> [Task description] Nothing should be left out: output all of the entries exactly.

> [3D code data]
#####
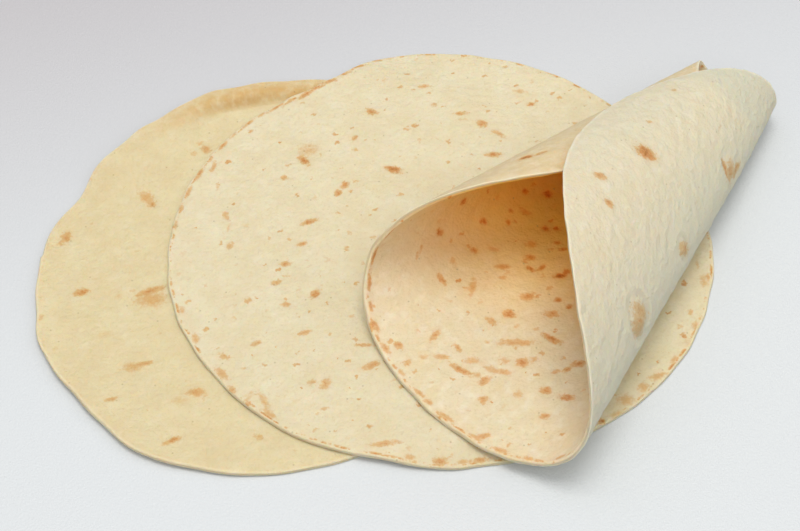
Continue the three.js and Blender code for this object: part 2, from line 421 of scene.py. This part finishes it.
def griddled_dough(
    name, crumb, cloud, dried, flecks, fleck_depth, rim_width, rim_depth, flour, ripple=(4.4, 0, 1),
):
    """Wheat dough baked on a griddle: a matt, faintly clouded crumb that light enters a little, dusted
    with flour, with brown flecks where bubbles touched the plate, and a broken brown line at the rim.

    crumb, cloud, dried: colours. flecks: the share of cells that have one. fleck_depth and rim_depth: how
    brown they get. rim_width: of the browned line, in millimetres. flour: how thickly the patches of it lie.
    ripple: the size of the skin's small ripples, the way they run, and how drawn out they are.
    """
    material, tree, output = new_material(name)
    dough = add_node(tree, "ShaderNodeAttribute", attribute_name="dough").outputs["Vector"]
    toasting = add_node(tree, "ShaderNodeAttribute", attribute_name="toasting").outputs["Vector"]
    near, depth, browning = add_node(tree, "ShaderNodeSeparateXYZ", {"Vector": toasting}).outputs
    inset_glow_drying = add_node(tree, "ShaderNodeAttribute", attribute_name="inset_glow_drying").outputs["Vector"]
    inset, painted_glow, drying = add_node(tree, "ShaderNodeSeparateXYZ", {"Vector": inset_glow_drying}).outputs
    flour_and_shade = add_node(tree, "ShaderNodeAttribute", attribute_name="flour_and_shade").outputs["Fac"]

    # Uneven fields: grain in millimetres, detail, roughness, sideways shift, turn and stretch
    ripple_size, turn, stretch = ripple
    field = {}
    for title, size, detail, roughness, shift, turn_by, stretch_by in (
        ("clouds", 18, 2, 0.5, 0.01, 0, 1),
        ("crumb", 1.6, 2, 0.6, 0.03, 0, 1),
        ("pores", 2.6, 3, 0.7, 0.11, 0, 1),
        ("flour", 6, 3, 0.6, 0.05, turn, stretch),
        ("streaks", 5, 3, 0.6, 0.02, 0, 1),
        ("torn", 2.2, 3, 0.65, 0, 0, 1),
        ("mottle", 1.1, 2, 0.7, 0.09, 0, 1),
        ("breaks", 6, 3, 0.65, 0.07, 0, 1),
        ("skin", 1, 2, 0.6, 0.06, 0, 1),
        ("ripples", ripple_size, 2, 0.55, 0.08, turn, stretch),
        ("puckers", 3.6, 2, 0.5, 0.13, turn, 1.25),
    ):
        place = add_node(tree, "ShaderNodeMapping", {
            "Vector": dough, "Location": (shift, shift, 0), "Rotation": (0, 0, math.radians(turn_by)),
            "Scale": (stretch_by, 1, 1),
        }, vector_type="TEXTURE").outputs["Vector"]
        field[title] = add_node(tree, "ShaderNodeTexNoise", {
            "Vector": place, "Scale": 1 / (size * MM), "Detail": detail, "Roughness": roughness,
        }).outputs["Fac"]

    # Flecks of 1 to 3 mm, one to a cell of 9 mm, in some of the cells only, of uneven shape and tone
    warp = add_node(tree, "ShaderNodeTexNoise", {
        "Vector": dough, "Scale": 1 / (2.2 * MM), "Detail": 2,
    }).outputs["Color"]
    drawn_out = add_node(tree, "ShaderNodeMapping", {
        "Vector": dough, "Rotation": (0, 0, math.radians(30)), "Scale": (1.25, 1, 1),
    }, vector_type="TEXTURE").outputs["Vector"]
    torn_place = add_node(tree, "ShaderNodeVectorMath", {
        0: warp, 1: (0.0045, 0.0045, 0), 2: drawn_out,
    }, operation="MULTIPLY_ADD").outputs["Vector"]
    cells = add_node(tree, "ShaderNodeTexVoronoi", {
        "Vector": torn_place, "Scale": 1 / (9 * MM), "Randomness": 1,
    }, voronoi_dimensions="2D")
    chance, size, tone = add_node(tree, "ShaderNodeSeparateXYZ", {"Vector": cells.outputs["Color"]}).outputs
    chosen = add_node(tree, "ShaderNodeMath", {0: chance, 1: flecks}, operation="LESS_THAN").outputs["Value"]
    reach = add_node(tree, "ShaderNodeMapRange", {0: size, 3: 0.04, 4: 0.15}).outputs["Result"]
    away = add_node(tree, "ShaderNodeMath", {
        0: cells.outputs["Distance"], 1: reach,
    }, operation="DIVIDE").outputs["Value"]
    fleck_tone = add_node(tree, "ShaderNodeMapRange", {0: tone, 3: 0.08, 4: fleck_depth}).outputs["Result"]

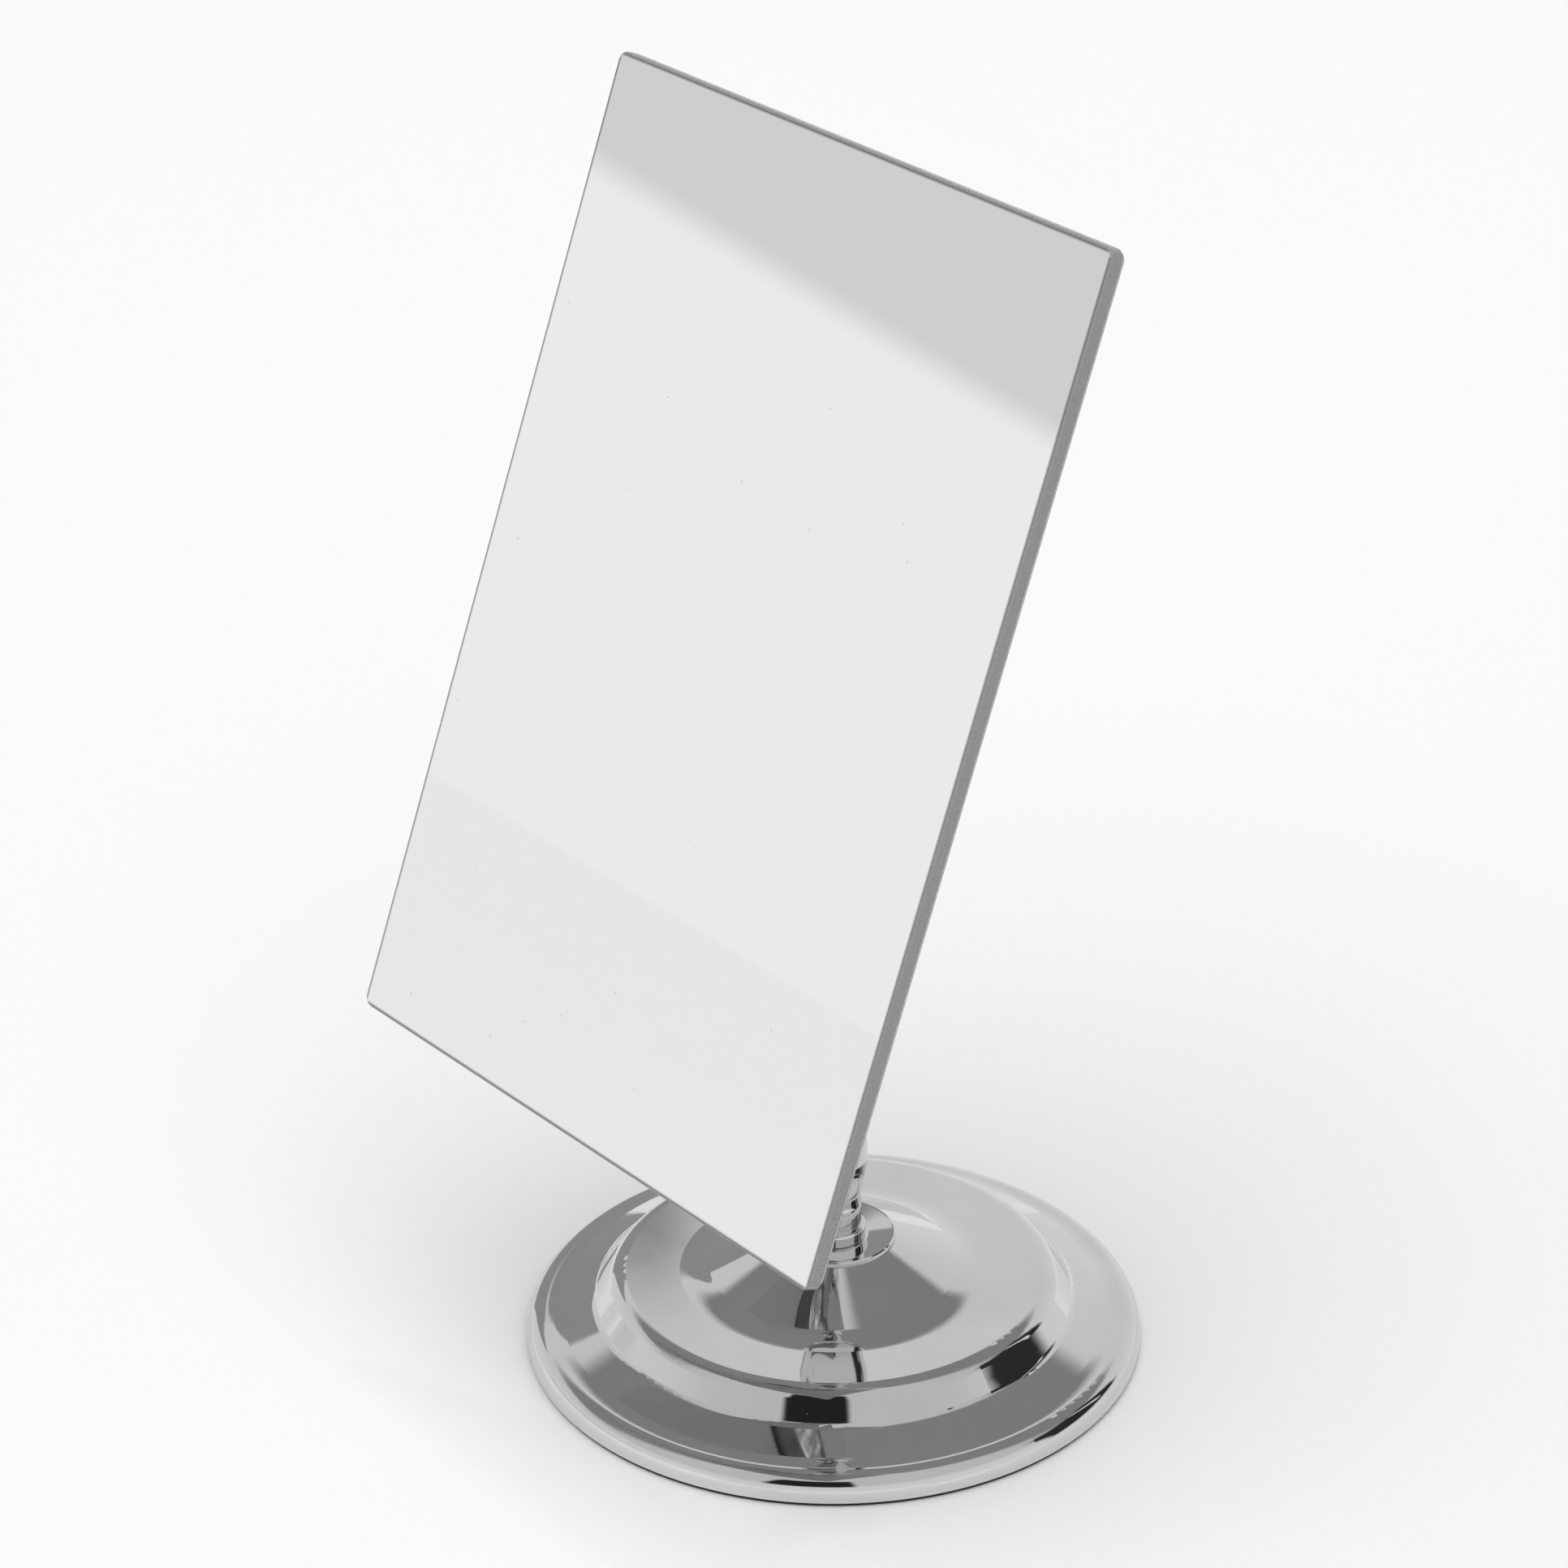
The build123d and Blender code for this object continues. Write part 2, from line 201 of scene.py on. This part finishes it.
#####
> [Result of the task]
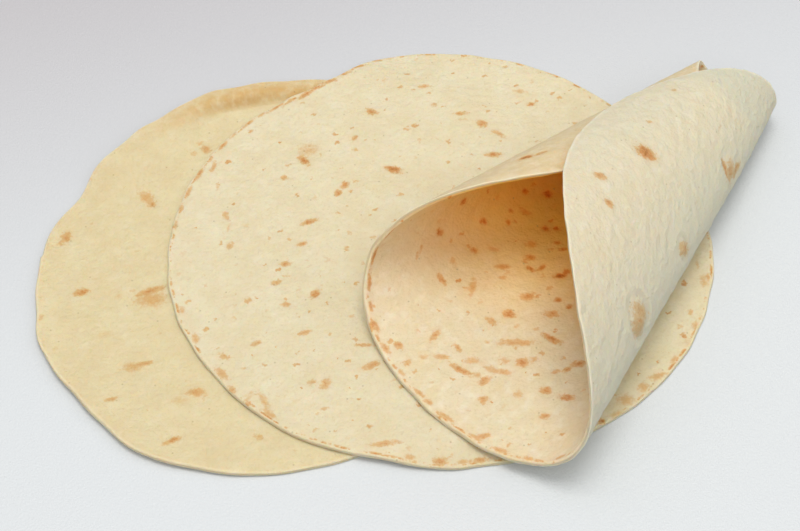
Continue the three.js and Blender code for this object: part 2, from line 421 of scene.py. This part finishes it.
def griddled_dough(
    name, crumb, cloud, dried, flecks, fleck_depth, rim_width, rim_depth, flour, ripple=(4.4, 0, 1),
):
    """Wheat dough baked on a griddle: a matt, faintly clouded crumb that light enters a little, dusted
    with flour, with brown flecks where bubbles touched the plate, and a broken brown line at the rim.

    crumb, cloud, dried: colours. flecks: the share of cells that have one. fleck_depth and rim_depth: how
    brown they get. rim_width: of the browned line, in millimetres. flour: how thickly the patches of it lie.
    ripple: the size of the skin's small ripples, the way they run, and how drawn out they are.
    """
    material, tree, output = new_material(name)
    dough = add_node(tree, "ShaderNodeAttribute", attribute_name="dough").outputs["Vector"]
    toasting = add_node(tree, "ShaderNodeAttribute", attribute_name="toasting").outputs["Vector"]
    near, depth, browning = add_node(tree, "ShaderNodeSeparateXYZ", {"Vector": toasting}).outputs
    inset_glow_drying = add_node(tree, "ShaderNodeAttribute", attribute_name="inset_glow_drying").outputs["Vector"]
    inset, painted_glow, drying = add_node(tree, "ShaderNodeSeparateXYZ", {"Vector": inset_glow_drying}).outputs
    flour_and_shade = add_node(tree, "ShaderNodeAttribute", attribute_name="flour_and_shade").outputs["Fac"]

    # Uneven fields: grain in millimetres, detail, roughness, sideways shift, turn and stretch
    ripple_size, turn, stretch = ripple
    field = {}
    for title, size, detail, roughness, shift, turn_by, stretch_by in (
        ("clouds", 18, 2, 0.5, 0.01, 0, 1),
        ("crumb", 1.6, 2, 0.6, 0.03, 0, 1),
        ("pores", 2.6, 3, 0.7, 0.11, 0, 1),
        ("flour", 6, 3, 0.6, 0.05, turn, stretch),
        ("streaks", 5, 3, 0.6, 0.02, 0, 1),
        ("torn", 2.2, 3, 0.65, 0, 0, 1),
        ("mottle", 1.1, 2, 0.7, 0.09, 0, 1),
        ("breaks", 6, 3, 0.65, 0.07, 0, 1),
        ("skin", 1, 2, 0.6, 0.06, 0, 1),
        ("ripples", ripple_size, 2, 0.55, 0.08, turn, stretch),
        ("puckers", 3.6, 2, 0.5, 0.13, turn, 1.25),
    ):
        place = add_node(tree, "ShaderNodeMapping", {
            "Vector": dough, "Location": (shift, shift, 0), "Rotation": (0, 0, math.radians(turn_by)),
            "Scale": (stretch_by, 1, 1),
        }, vector_type="TEXTURE").outputs["Vector"]
        field[title] = add_node(tree, "ShaderNodeTexNoise", {
            "Vector": place, "Scale": 1 / (size * MM), "Detail": detail, "Roughness": roughness,
        }).outputs["Fac"]

    # Flecks of 1 to 3 mm, one to a cell of 9 mm, in some of the cells only, of uneven shape and tone
    warp = add_node(tree, "ShaderNodeTexNoise", {
        "Vector": dough, "Scale": 1 / (2.2 * MM), "Detail": 2,
    }).outputs["Color"]
    drawn_out = add_node(tree, "ShaderNodeMapping", {
        "Vector": dough, "Rotation": (0, 0, math.radians(30)), "Scale": (1.25, 1, 1),
    }, vector_type="TEXTURE").outputs["Vector"]
    torn_place = add_node(tree, "ShaderNodeVectorMath", {
        0: warp, 1: (0.0045, 0.0045, 0), 2: drawn_out,
    }, operation="MULTIPLY_ADD").outputs["Vector"]
    cells = add_node(tree, "ShaderNodeTexVoronoi", {
        "Vector": torn_place, "Scale": 1 / (9 * MM), "Randomness": 1,
    }, voronoi_dimensions="2D")
    chance, size, tone = add_node(tree, "ShaderNodeSeparateXYZ", {"Vector": cells.outputs["Color"]}).outputs
    chosen = add_node(tree, "ShaderNodeMath", {0: chance, 1: flecks}, operation="LESS_THAN").outputs["Value"]
    reach = add_node(tree, "ShaderNodeMapRange", {0: size, 3: 0.04, 4: 0.15}).outputs["Result"]
    away = add_node(tree, "ShaderNodeMath", {
        0: cells.outputs["Distance"], 1: reach,
    }, operation="DIVIDE").outputs["Value"]
    fleck_tone = add_node(tree, "ShaderNodeMapRange", {0: tone, 3: 0.08, 4: fleck_depth}).outputs["Result"]

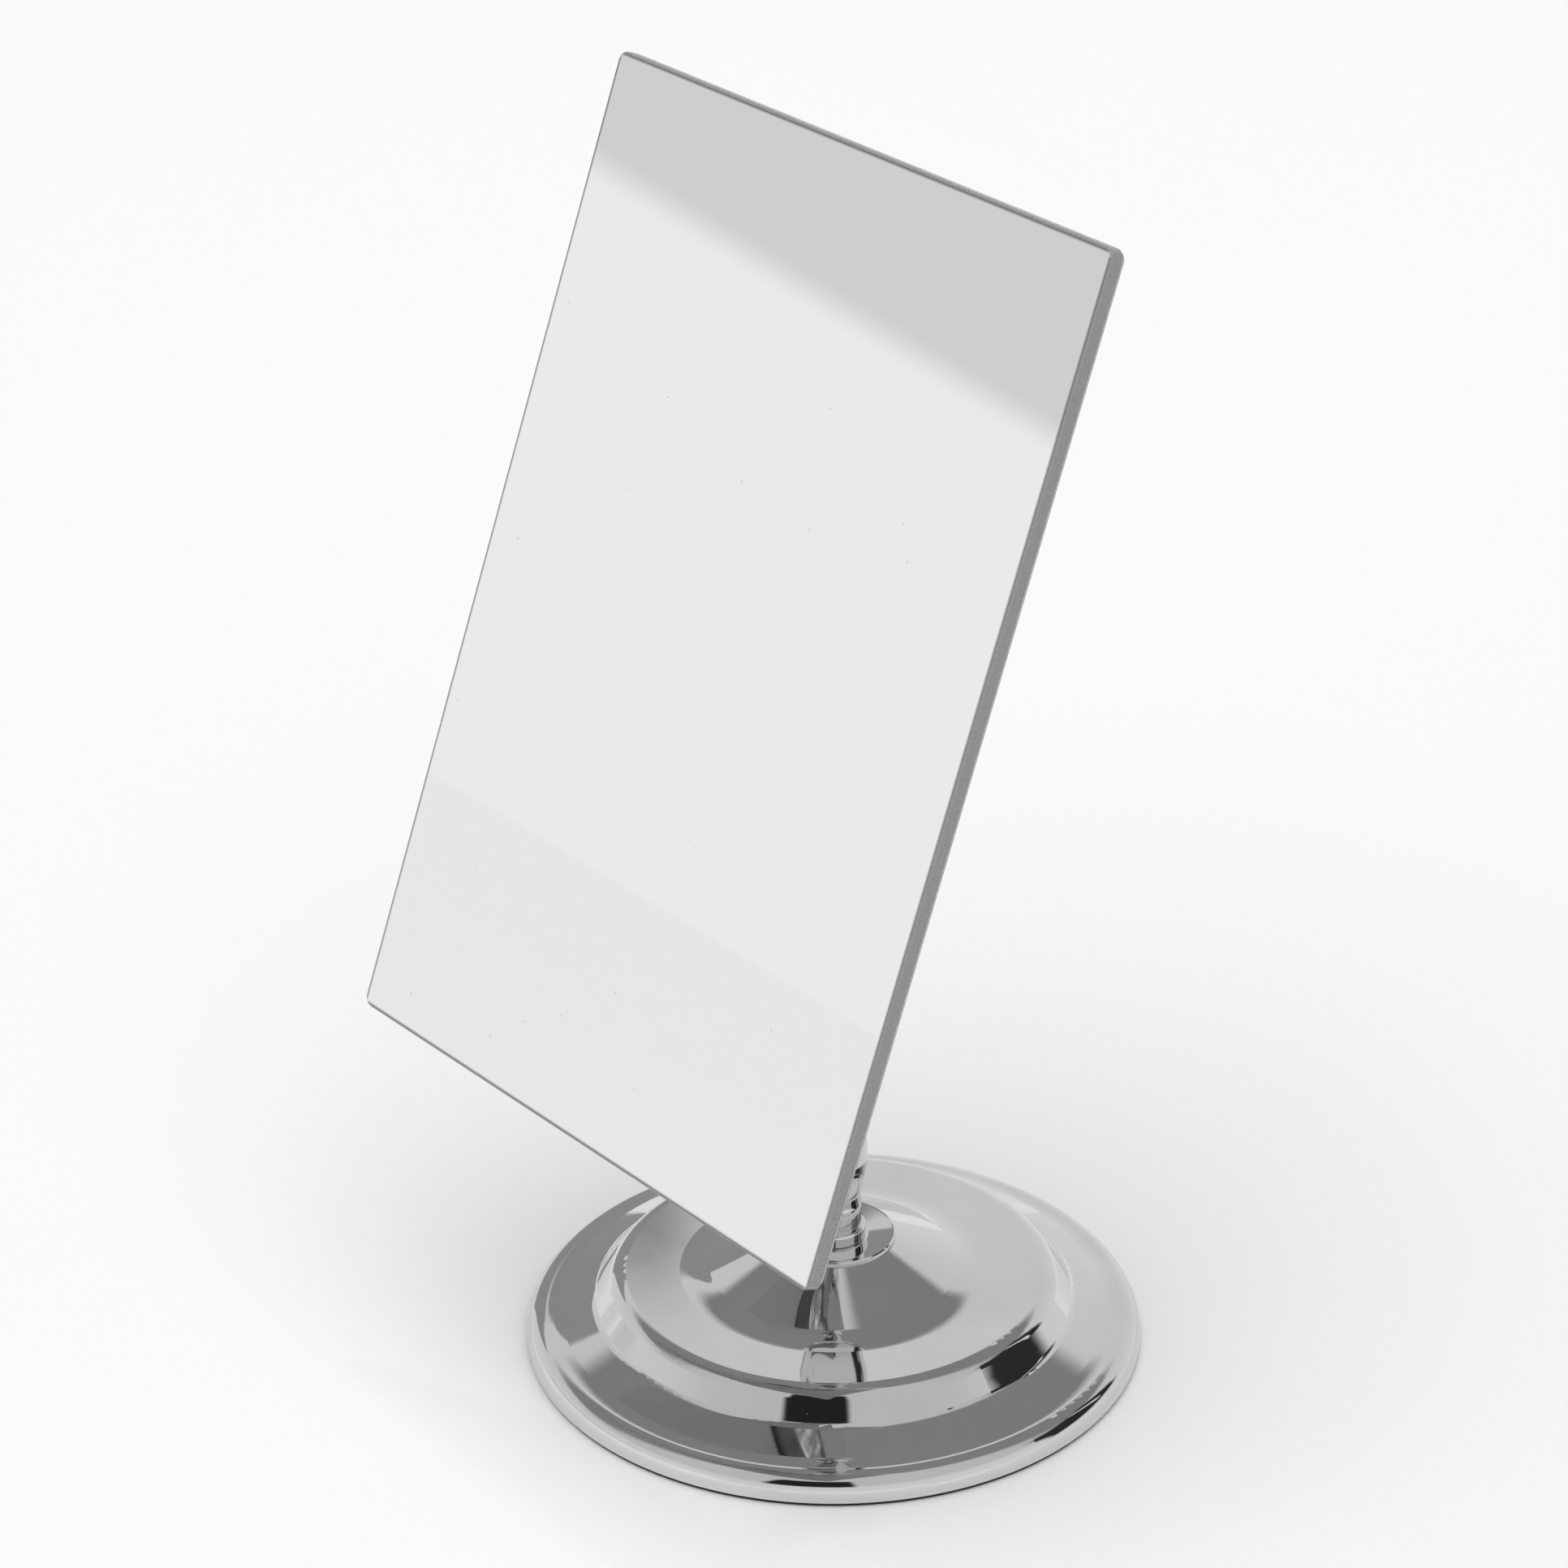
The build123d and Blender code for this object continues. Write part 2, from line 201 of scene.py on. This part finishes it.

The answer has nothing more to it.